When should I use permutations vs combinations?

Use permutations when order matters (arranging items, sequences, rankings). Use combinations when order doesn't matter (selecting items, groups, subsets). For example, use permutations for passwords or race finish orders, use combinations for lottery numbers or committee selection.

Can n be smaller than r in permutation/combination calculations?

No, n (total items) must be greater than or equal to r (items to choose). If r > n, the result is 0 because you cannot select more items than are available. For example, P(5,7) = 0 because you cannot arrange 7 items from only 5 available.

What's a factorial and why is it important?

A factorial (n!) is the product of all positive integers up to n. It's fundamental to combinatorics because it represents the number of ways to arrange n distinct items. Factorials grow very quickly, which is why combinatorial calculations can result in extremely large numbers.

Why do permutation and combination formulas look similar?

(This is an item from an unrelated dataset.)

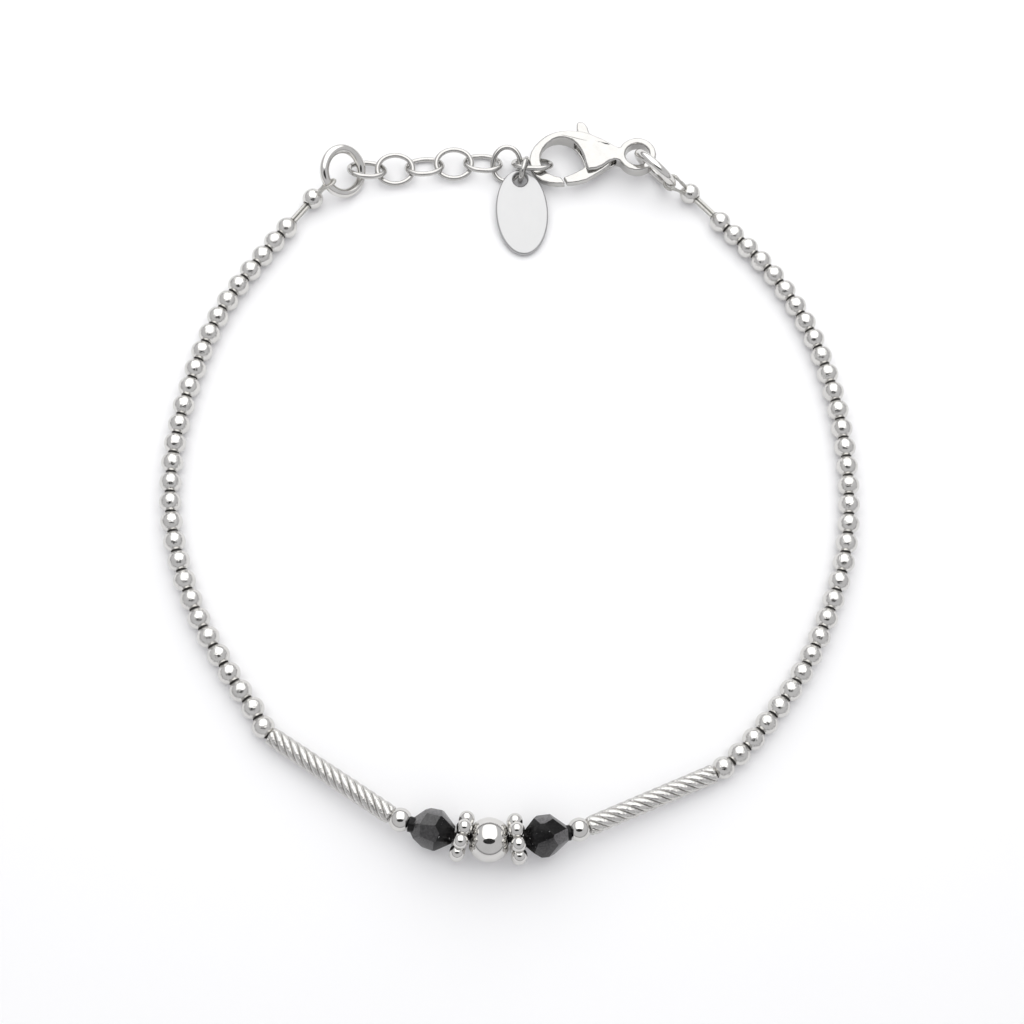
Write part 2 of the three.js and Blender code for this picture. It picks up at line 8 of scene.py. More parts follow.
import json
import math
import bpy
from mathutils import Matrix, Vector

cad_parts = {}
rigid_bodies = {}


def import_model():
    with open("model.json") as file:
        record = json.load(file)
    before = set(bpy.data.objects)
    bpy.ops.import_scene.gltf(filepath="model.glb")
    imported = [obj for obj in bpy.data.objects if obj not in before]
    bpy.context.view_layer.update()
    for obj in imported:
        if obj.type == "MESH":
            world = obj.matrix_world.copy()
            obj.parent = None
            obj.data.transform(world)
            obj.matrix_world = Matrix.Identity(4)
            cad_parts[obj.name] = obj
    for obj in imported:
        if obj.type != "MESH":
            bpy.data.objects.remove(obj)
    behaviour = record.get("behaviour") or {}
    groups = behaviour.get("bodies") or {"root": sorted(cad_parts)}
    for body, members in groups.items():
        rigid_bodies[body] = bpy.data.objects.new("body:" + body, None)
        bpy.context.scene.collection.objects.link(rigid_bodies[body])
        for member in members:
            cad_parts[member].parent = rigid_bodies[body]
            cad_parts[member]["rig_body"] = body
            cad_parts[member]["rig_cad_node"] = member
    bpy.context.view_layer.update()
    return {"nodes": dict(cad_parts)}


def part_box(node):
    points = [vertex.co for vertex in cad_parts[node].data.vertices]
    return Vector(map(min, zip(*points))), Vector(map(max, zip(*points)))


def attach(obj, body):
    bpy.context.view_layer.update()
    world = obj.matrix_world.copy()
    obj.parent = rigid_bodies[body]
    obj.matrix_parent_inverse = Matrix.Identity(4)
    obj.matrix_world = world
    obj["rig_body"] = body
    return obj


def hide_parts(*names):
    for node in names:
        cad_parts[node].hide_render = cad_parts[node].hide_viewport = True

Both formulas use factorials and have similar structures because they both deal with counting arrangements of items. The key difference is the r! term in combinations, which accounts for the fact that order doesn't matter—each combination can be arranged in r! different ways.

What happens with large numbers in combinatorics?

Combinatorial calculations often result in extremely large numbers due to factorial growth. For example, C(100,50) is approximately 10^29. These large numbers are important in probability calculations and cryptography but can cause computational challenges with standard calculators.

How do I handle problems with identical items?

When items are identical (indistinguishable), you need to divide by the factorial of the number of identical items. For example, if arranging 3 A's and 2 B's, divide the total arrangements by 3!×2! to account for the indistinguishability of identical items.

What's the practical limit for n and r values?

Most calculators handle n up to about 170 before factorial overflow occurs. For larger values, specialized mathematical software or approximation methods are needed. In practice, problems rarely exceed n=50 for exact calculations.